In contradiction to what is being taught in the contemplative movement, the biblical worldview of God’s relationship to man and creation is clearly defined by separation, distinction, and duality. We see this from the start: “In the beginning God…”, not in the beginning all is one or all is divine, or all things (good or bad) fit together as one. Furthermore in scripture there is a clearly taught separation of the sheep from the goats, the wheat from the tares, the righteous from the unrighteous, and those saved and from those not saved.

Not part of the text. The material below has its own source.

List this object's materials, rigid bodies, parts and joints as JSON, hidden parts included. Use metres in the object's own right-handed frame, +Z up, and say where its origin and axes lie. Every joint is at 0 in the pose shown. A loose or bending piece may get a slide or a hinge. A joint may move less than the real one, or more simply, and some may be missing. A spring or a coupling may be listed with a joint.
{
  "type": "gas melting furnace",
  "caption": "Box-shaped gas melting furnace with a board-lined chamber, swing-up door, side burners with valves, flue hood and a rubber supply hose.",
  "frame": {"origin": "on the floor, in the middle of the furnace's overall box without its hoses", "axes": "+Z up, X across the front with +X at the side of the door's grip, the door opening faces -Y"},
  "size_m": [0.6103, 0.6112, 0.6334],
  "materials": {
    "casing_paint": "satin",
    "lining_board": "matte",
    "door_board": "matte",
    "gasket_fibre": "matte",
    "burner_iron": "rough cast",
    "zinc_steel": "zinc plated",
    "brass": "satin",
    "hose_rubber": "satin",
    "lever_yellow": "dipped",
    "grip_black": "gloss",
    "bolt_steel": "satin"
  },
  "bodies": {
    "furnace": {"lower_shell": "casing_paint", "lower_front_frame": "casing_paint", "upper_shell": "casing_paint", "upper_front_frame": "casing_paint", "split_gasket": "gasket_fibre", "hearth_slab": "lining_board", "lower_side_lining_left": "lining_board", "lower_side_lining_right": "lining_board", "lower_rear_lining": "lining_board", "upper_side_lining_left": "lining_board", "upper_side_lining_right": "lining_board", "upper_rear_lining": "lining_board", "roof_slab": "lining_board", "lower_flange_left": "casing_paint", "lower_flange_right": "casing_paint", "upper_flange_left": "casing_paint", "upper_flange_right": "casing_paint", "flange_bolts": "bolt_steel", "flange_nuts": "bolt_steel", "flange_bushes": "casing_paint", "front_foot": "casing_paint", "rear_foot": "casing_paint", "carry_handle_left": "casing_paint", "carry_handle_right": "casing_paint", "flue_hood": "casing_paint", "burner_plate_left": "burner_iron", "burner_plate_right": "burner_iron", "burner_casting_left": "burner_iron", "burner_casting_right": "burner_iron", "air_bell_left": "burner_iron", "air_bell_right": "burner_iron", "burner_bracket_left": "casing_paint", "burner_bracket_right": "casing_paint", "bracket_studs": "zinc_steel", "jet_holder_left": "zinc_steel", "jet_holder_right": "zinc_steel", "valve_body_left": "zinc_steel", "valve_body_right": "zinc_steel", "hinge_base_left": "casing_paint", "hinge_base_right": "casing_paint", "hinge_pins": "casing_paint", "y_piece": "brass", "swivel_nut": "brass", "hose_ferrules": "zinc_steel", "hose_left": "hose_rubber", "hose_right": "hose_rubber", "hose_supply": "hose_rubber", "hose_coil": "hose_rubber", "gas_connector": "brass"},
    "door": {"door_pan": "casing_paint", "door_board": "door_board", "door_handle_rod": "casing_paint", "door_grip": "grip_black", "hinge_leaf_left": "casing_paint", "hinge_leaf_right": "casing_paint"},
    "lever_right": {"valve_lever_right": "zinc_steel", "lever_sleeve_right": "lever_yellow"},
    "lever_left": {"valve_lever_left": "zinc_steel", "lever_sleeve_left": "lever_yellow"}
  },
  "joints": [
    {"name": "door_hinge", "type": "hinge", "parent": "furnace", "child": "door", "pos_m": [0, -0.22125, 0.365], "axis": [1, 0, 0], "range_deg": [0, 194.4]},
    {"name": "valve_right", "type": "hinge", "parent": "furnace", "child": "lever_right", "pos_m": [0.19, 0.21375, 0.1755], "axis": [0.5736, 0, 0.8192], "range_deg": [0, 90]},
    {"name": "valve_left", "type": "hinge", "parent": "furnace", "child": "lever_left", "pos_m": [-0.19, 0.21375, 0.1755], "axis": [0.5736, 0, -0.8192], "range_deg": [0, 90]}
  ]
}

To varying degrees, all human beings seek their own autonomy or independence. This is especially true when it comes to a relationship with God our Creator. Suffice it to say that when we come into this world, we don’t come in running toward God. On the contrary, we come in running away from the God in whose image we are made. Shall we call it escape from reason? Frances Schaeffer did when he talked about a “natural theology” defined as man going his own independent way, not seeking the God of the Bible, nor taking the Bible as the only rule of faith and practice.
What Schaeffer meant by this “natural theology” and independence of man forsaking God is different from the revelation of God in nature. One is man driven. The other is God given. We have the general revelation of God’s existence through creation and conscience which Paul speaks of in the first chapter of Romans. All men are consciously aware of our Creator’s existence. Yet, man’s fallen nature wants to suppress this knowledge. For example, a pickpocket picks pockets, but resents his own pocket being picked. The same suppression goes for the knowledge of God salvifically through the special revelation of His word and His Son. Instead, man would rather seek God on his own terms, making himself the point of reference for life’s interpretation and application.

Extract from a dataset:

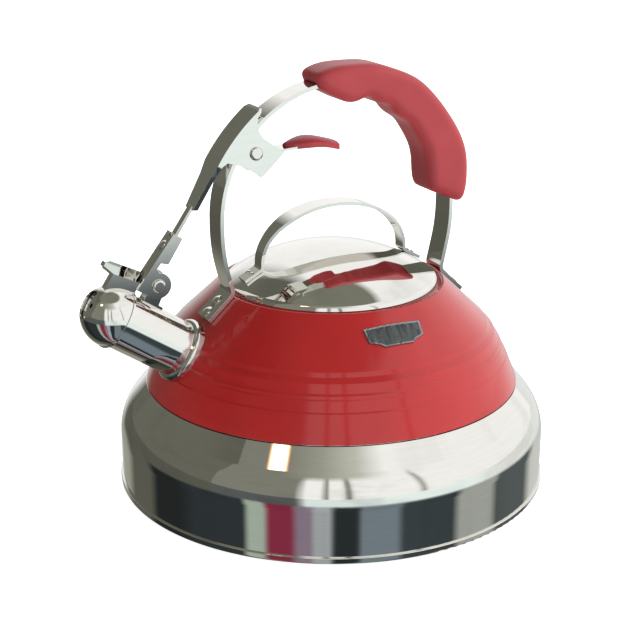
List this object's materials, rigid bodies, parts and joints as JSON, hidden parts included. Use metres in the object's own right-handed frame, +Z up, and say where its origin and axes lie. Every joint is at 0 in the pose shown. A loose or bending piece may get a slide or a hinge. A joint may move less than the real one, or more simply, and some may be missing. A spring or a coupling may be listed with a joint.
{
  "type": "whistling kettle",
  "caption": "Stovetop whistling kettle: wide steel base, red enamelled dome, lift-off lid, arched handle with red grip, and a trigger that tips the spout's whistle cap open.",
  "frame": {"origin": "centre of the flat bottom face", "axes": "+Z up, spout towards -X, handle in the XZ plane"},
  "size_m": [0.2418, 0.22, 0.213],
  "materials": {
    "steel": "mirror-polished stainless steel",
    "brushed": "fine-brushed stainless steel",
    "enamel": "glossy red enamel",
    "red_plastic": "satin red soft-touch plastic",
    "aluminium": "pressed disc, hidden in the base",
    "badge": "dark blank badge with a bright edge",
    "spring_steel": "spring wire"
  },
  "bodies": {
    "kettle": {"base_cap": "brushed", "base_core_disc": "aluminium", "bottom_pan": "steel", "lower_body_shell": "steel", "upper_body_shell": "enamel", "neck_ring": "steel", "spout_tube": "steel", "spout_collar": "steel", "spout_bracket": "steel", "cap_pivot_pin": "steel", "cap_return_spring": "spring_steel", "handle_strap": "steel", "front_handle_rivets": "steel", "rear_handle_rivets": "steel", "grip": "red_plastic", "trigger_bracket": "steel", "trigger_pivot_pin": "steel", "badge": "badge"},
    "lid": {"lid_disc": "steel", "lid_skirt": "steel", "lid_handle": "steel", "lid_handle_rivets": "steel"},
    "trigger": {"trigger_lever": "steel", "trigger_pad": "red_plastic"},
    "cap": {"whistle_cap_shell": "steel", "whistle_outer_disc": "steel", "whistle_inner_disc": "steel", "cap_arm": "steel", "arm_rivet": "steel", "arm_cross_pin": "steel", "cap_thumb_tab": "steel"}
  },
  "joints": [
    {"name": "lid_lift", "type": "slide", "parent": "kettle", "child": "lid", "axis": [0, 0, 1], "range_m": [0, 0.025]},
    {"name": "trigger_pivot", "type": "hinge", "parent": "kettle", "child": "trigger", "pos_m": [-0.04435, 0, 0.17428], "axis": [0, -1, 0], "range_deg": [0, 10], "stiffness_Nm_per_rad": 0.6, "springref_deg": -20.05},
    {"name": "cap_pivot", "type": "hinge", "parent": "kettle", "child": "cap", "pos_m": [-0.09403, 0, 0.11448], "axis": [0, 1, 0], "range_deg": [0, 22.9]}
  ],
  "couplings": [
    {"joint": "cap_pivot", "follows": "trigger_pivot", "ratio": 2.27}
  ]
}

With this independent bent often being described as a thirst for spirituality, some people will gravitate to occult mysticism in hopes of having an experience with God. What He has provided in His word through a relationship with His Son and the guidance of His Holy Spirit seem never to be enough when confined only to what can be found within the scriptural context of the Bible.
The writer of Proverbs 3:5, “Trust in the Lord with all your heart…” knew that our tendency is to “lean to our own understanding.” Because of the subjective nature of individual spiritual experiences, we are encouraged to trust in the unchanging God and the objectivity of His word. Church history is replete with people going after experiences outside biblical parameters and our day is no exception.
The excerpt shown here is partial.